It gives the identity programme the asset inventory, account linkage, and connector controls needed to apply least privilege consistently. Without onboarding discipline, zero trust becomes an aspirational model rather than an enforced one because access decisions are being made against incomplete system knowledge.
Why Application Onboarding Matters to Zero-Trust Decisions
zero trust only works when the access engine knows what the application is, who or what is using it, and which dependencies are legitimate. Application onboarding creates that baseline by registering the asset, linking human and non-human accounts, and defining connector boundaries before access is granted. That is what turns policy from a theoretical posture into a runtime decision model aligned to NIST SP 800-207 Zero Trust Architecture.
For non-human identities, onboarding is also where secrets, service accounts, APIs, and workload identity are brought under control. NHIMG research notes that 90% of IT leaders say properly managing NHIs is essential for a successful zero-trust implementation, and that is consistent with the operational reality: access decisions cannot be trusted if the application itself has never been fully inventoried or classified. The Ultimate Guide to NHIs shows why lifecycle discipline is the difference between policy intent and enforced least privilege.
In practice, many security teams discover broken trust assumptions only after an application has already been deployed with hidden accounts, undocumented integrations, or unmanaged secrets.
How Onboarding Enables Runtime Policy Enforcement
Effective onboarding gives zero-trust systems the context they need to make narrow, request-time decisions. Before an application can be allowed to call downstream services, the identity team should know its owner, environment, data sensitivity, expected protocols, and approved credentials or workload identity method. That inventory feeds policy engines that evaluate whether a request is allowed now, not whether it was approved at some earlier stage.
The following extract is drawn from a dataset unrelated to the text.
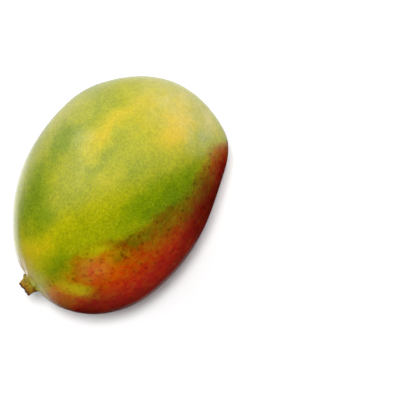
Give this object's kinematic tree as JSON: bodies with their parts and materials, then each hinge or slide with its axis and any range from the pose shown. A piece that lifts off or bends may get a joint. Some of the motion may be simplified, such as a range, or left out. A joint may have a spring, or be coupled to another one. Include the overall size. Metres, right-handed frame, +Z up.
{
  "type": "mango",
  "caption": "Ripening mango lying on one cheek: green and yellow skin with a red blush along the belly, a small beak near the tip, and a short cut stalk.",
  "frame": {"origin": "on the surface that the mango lies on, in the small flat spot of its lower cheek, straight below the middle of the fruit", "axes": "+X from the stalk end to the tip, +Y towards the fruit's back, so the belly and the beak are towards -Y, +Z up"},
  "size_m": [0.1248, 0.0917, 0.0814],
  "materials": {
    "skin": "waxy satin fruit skin, green to yellow, blushed orange and deep red along the belly, with fine pale and dark lenticels",
    "stalk": "matt green-brown stalk with a dark dried cut end"
  },
  "bodies": {
    "root": {"fruit": "skin", "stalk": "stalk"}
  },
  "joints": []
}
This is especially important for NHI-heavy applications. If a service account or API key is created outside onboarding, the access layer cannot reliably distinguish sanctioned use from shadow access. By contrast, an onboarded application can be bound to defined scopes, connector controls, expiration rules, and rotation requirements. The result is a tighter control plane for secrets and stronger alignment with the guidance in the OWASP Non-Human Identity Top 10.
- Asset inventory establishes what must be governed.
- Account linkage ties service accounts and tokens back to an owner and use case.
- Connector approval limits which systems can exchange data or credentials.
- Policy-as-code enables real-time decisions using current context rather than static trust.
- JIT provisioning and short TTLs reduce the value of credentials that are only needed for one task.
Onboarding also improves incident response because offboarding, revocation, and rotation can be automated against a known record instead of searched for manually. The Ultimate Guide to NHIs — Key Challenges and Risks is explicit that missing visibility and excessive privilege are common failure modes. These controls tend to break down when applications are onboarded late in the development cycle because unmanaged integrations and hard-coded secrets bypass the policy source of truth.
Where Onboarding Breaks Down in Real Environments
Tighter onboarding often increases release overhead, requiring organisations to balance speed against the assurance needed for zero trust. That tradeoff is real, especially in environments with frequent ephemeral workloads, CI/CD pipelines, or third-party integrations that spin up faster than review processes can keep pace.
There is no universal standard for exactly how much metadata every application must carry, but current guidance suggests that zero trust becomes brittle when onboarding is treated as a one-time ticket rather than a lifecycle control. Mature programmes keep the record current as the app changes, including ownership, secrets, permissions, and connector relationships. Where workload identity is available, Guide to SPIFFE and SPIRE is useful for shifting from static credentials to cryptographic proof of workload identity.
Edge cases appear with legacy monoliths, vendor-managed platforms, and shared service accounts. Those environments may not support clean identity binding, so teams often need compensating controls such as network segmentation, constrained egress, and tighter vault governance. The practical rule is simple: if onboarding cannot establish ownership, purpose, and revocation path, zero-trust access decisions will remain partial rather than authoritative.
Standards & Framework Alignment
This section maps relevant standards and security frameworks to the operational risks and controls described in this guidance.
OWASP Non-Human Identity Top 10 address the attack and risk surface, while NIST CSF 2.0 and NIST Zero Trust (SP 800-207) set the governance and control requirements practitioners need to meet.
| Framework | Control / Reference | Relevance |
|---|---|---|
| NIST CSF 2.0 | PR.AC-4 | Onboarding supplies the asset and account context needed for least-privilege access decisions. |
| NIST Zero Trust (SP 800-207) | ID | Zero trust depends on strong identity context and continuous verification at request time. |
| OWASP Non-Human Identity Top 10 | NHI-01 | Application onboarding reduces unmanaged NHIs, secrets, and shadow access paths. |
Bind applications to verified identities and evaluate access dynamically for every request.